Após
sair incólume do escândalo do mensalão, a ponto de reeleger-se em 2006,
Lula sentia-se à vontade para bravatas de que hoje certamente se
arrepende
“Se, em algum momento, um dos 204 milhões de
brasileiros chegasse ao presidente da República e dissesse ‘tem um
esquema de propina na Petrobrás’, seria mandada embora a diretoria
inteira da Petrobrás.” Essa declaração de Lula em seu depoimento ao juiz
Sergio Moro dá bem a medida do nível da hipocrisia que lhe é própria.
Na verdade, em 2009 o então presidente foi oficialmente informado, não
por “um dos 204 milhões de brasileiros”, mas pelo Tribunal de Contas da
União (TCU) e pela Comissão Mista de Orçamento do Congresso, sobre
graves irregularidades, principalmente superfaturamento, em quatro obras
da Petrobrás. A Comissão Mista votou pela exclusão daqueles quatro
projetos do Orçamento da União até que se apurassem as irregularidades.
Lula vetou a decisão do Congresso. Três das quatro obras – Refinaria
Abreu e Lima, em Pernambuco, Complexo Petroquímico do Rio de Janeiro
(Comperj) e Refinaria Presidente Vargas (Repar), no Paraná – acabaram se
tornando objetos de investigação e denúncias na Operação Lava Jato.
Como
recorda o jornal O Globo, as obras da Refinaria Abreu e Lima estavam
começando naquele ano e o TCU analisou apenas quatro dos contratos,
relativos a R$ 347 milhões de um total de R$ 2,77 bilhões já então
contratados, nos quais constatou superfaturamento de R$ 121,6 milhões.
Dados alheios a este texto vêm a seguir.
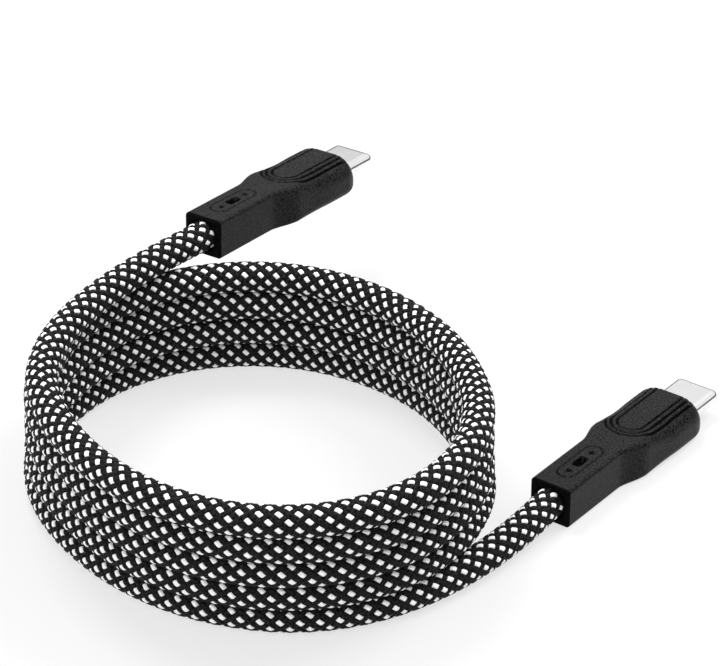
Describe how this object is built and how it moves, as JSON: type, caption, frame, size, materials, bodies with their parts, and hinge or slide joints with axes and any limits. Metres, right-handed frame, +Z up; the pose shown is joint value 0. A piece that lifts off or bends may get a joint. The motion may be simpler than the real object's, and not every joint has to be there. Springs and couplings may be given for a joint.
{
  "type": "charging cable",
  "caption": "Braided self-coiling charging cable, wound as a round stack of turns, with a moulded plug on each end that has a flat metal tip.",
  "frame": {"origin": "on the surface the cable lies on, under the centre of the box around the two plugs", "axes": "+Y is the way the plug on the surface points, +Z is up, +X to that plug's right"},
  "size_m": [0.09, 0.1139, 0.0267],
  "materials": {
    "moulded_black": "fine satin texture on soft moulded plastic",
    "inner_white": "plain moulded",
    "steel": "polished stamped stainless steel",
    "housing_black": "smooth moulded",
    "contact_gold": "bright gold plating",
    "board_green": "gloss solder mask",
    "braid": "round braid of black yarn with white yarns that show as a checked pattern",
    "jacket": "smooth flexible jacket",
    "wire_black": "plain insulation",
    "wire_white": "plain insulation",
    "wire_red": "plain insulation",
    "wire_blue": "plain insulation"
  },
  "bodies": {
    "root": {"overmould_a": "moulded_black", "inner_mould_a": "inner_white", "plug_shell_a": "steel", "rear_shield_a": "steel", "contact_housing_a": "housing_black", "contacts_upper_a": "contact_gold", "contacts_lower_a": "contact_gold", "latch_plate_a": "steel", "ground_spring_upper_a": "steel", "ground_spring_lower_a": "steel", "paddle_card_a": "board_green", "marker_chip_a": "housing_black", "crimp_ferrule_a": "steel", "jacket_end_a": "jacket", "wire_ground_a": "wire_black", "wire_data_a": "wire_white", "wire_power_a": "wire_red", "wire_sense_a": "wire_blue", "overmould_b": "moulded_black", "inner_mould_b": "inner_white", "plug_shell_b": "steel", "rear_shield_b": "steel", "contact_housing_b": "housing_black", "contacts_upper_b": "contact_gold", "contacts_lower_b": "contact_gold", "latch_plate_b": "steel", "ground_spring_upper_b": "steel", "ground_spring_lower_b": "steel", "paddle_card_b": "board_green", "marker_chip_b": "housing_black", "crimp_ferrule_b": "steel", "jacket_end_b": "jacket", "wire_ground_b": "wire_black", "wire_data_b": "wire_white", "wire_power_b": "wire_red", "wire_sense_b": "wire_blue", "cord_tail_a": "braid", "cord_coil": "braid", "cord_tail_b": "braid"}
  },
  "joints": []
}
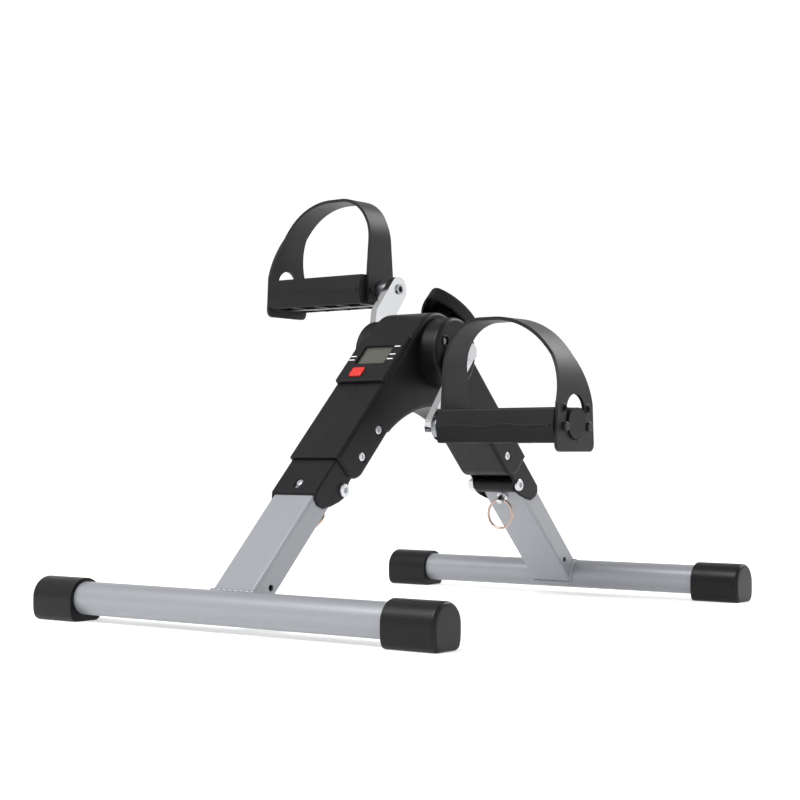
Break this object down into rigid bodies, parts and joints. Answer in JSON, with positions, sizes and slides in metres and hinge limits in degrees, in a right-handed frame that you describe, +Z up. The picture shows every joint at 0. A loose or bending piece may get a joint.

Entre os responsáveis pelas licitações figuravam diretores e gerentes da
Petrobrás que viriam a se tornar protagonistas de denúncias de
corrupção pela Lava Jato: Renato Duque, já condenado a quase 41 anos de
prisão; Pedro Barusco, também condenado; e Paulo Roberto Costa, pioneiro
da delação premiada, condenado a 12 anos de cadeia. Os dois primeiros
trabalhavam na “captação de recursos” para o PT.
Em 2010, na
solenidade de batismo da plataforma P-57 da Petrobrás, em Angra dos
Reis, Lula discursou, em tom de campanha eleitoral: “Houve um tempo em
que a diretoria da Petrobrás achava que o Brasil pertencia à Petrobrás e
não a Petrobrás ao Brasil. (...) No nosso governo é uma caixa branca e
transparente, nem tão assim, mas é transparente. A gente sabe o que
acontece lá dentro e a gente decide muitas das coisas que ela vai
fazer”. Após sair incólume do escândalo do mensalão, a ponto de
reeleger-se em 2006, Lula sentia-se à vontade para bravatas de que hoje
certamente se arrepende, pois para se defender das suspeitas levantadas
pela Lava Jato agora jura de pés juntos que nunca soube nada sobre o
bilionário escândalo do petrolão.
Além de pura e simplesmente
mentir, Lula passou a adotar o argumento de que todos os depoimentos que
levantam suspeitas a seu respeito são, eles sim, mentirosos, porque
prestados por delatores capazes de qualquer vilania para reduzir suas
penas, no mais das vezes vítimas de pressão de investigadores
interessados em condená-lo. Lula só não transforma suas acusações em
libelo contra o próprio instituto da delação premiada porque tem todo o
interesse em explorar politicamente a transformação em réus também de
seus adversários políticos. Nesse caso, delatar pode.
Este espaço
tem sido frequentemente aberto à defesa da tese de que a Operação Lava
Jato presta relevante serviço à moralização das práticas de gestão
pública no País e que uma condição indispensável para que esse objetivo
seja plenamente alcançado é que as investigações se desenvolvam
rigorosamente dentro da lei, a salvo dos assomos messiânicos de um
discurso moralista tão enganado e enganoso quanto a impostura
político-eleitoral de dividir o País entre “nós” e “eles”. As delações
não têm sido feitas por “eles”, mas por antigos cúmplices que não as
fazem, obviamente, por arrependimento ou escrúpulos que nunca tiveram,
mas para terem suas punições amenizadas. A validade dessas delações fica
a critério daqueles a quem cabe julgar o peso das evidências e provas
apresentadas. É responsabilidade não apenas de um juiz, mas de todo o
aparato judiciário.
Acusar acusadores de mentirosos é vezo de quem julga os outros por si.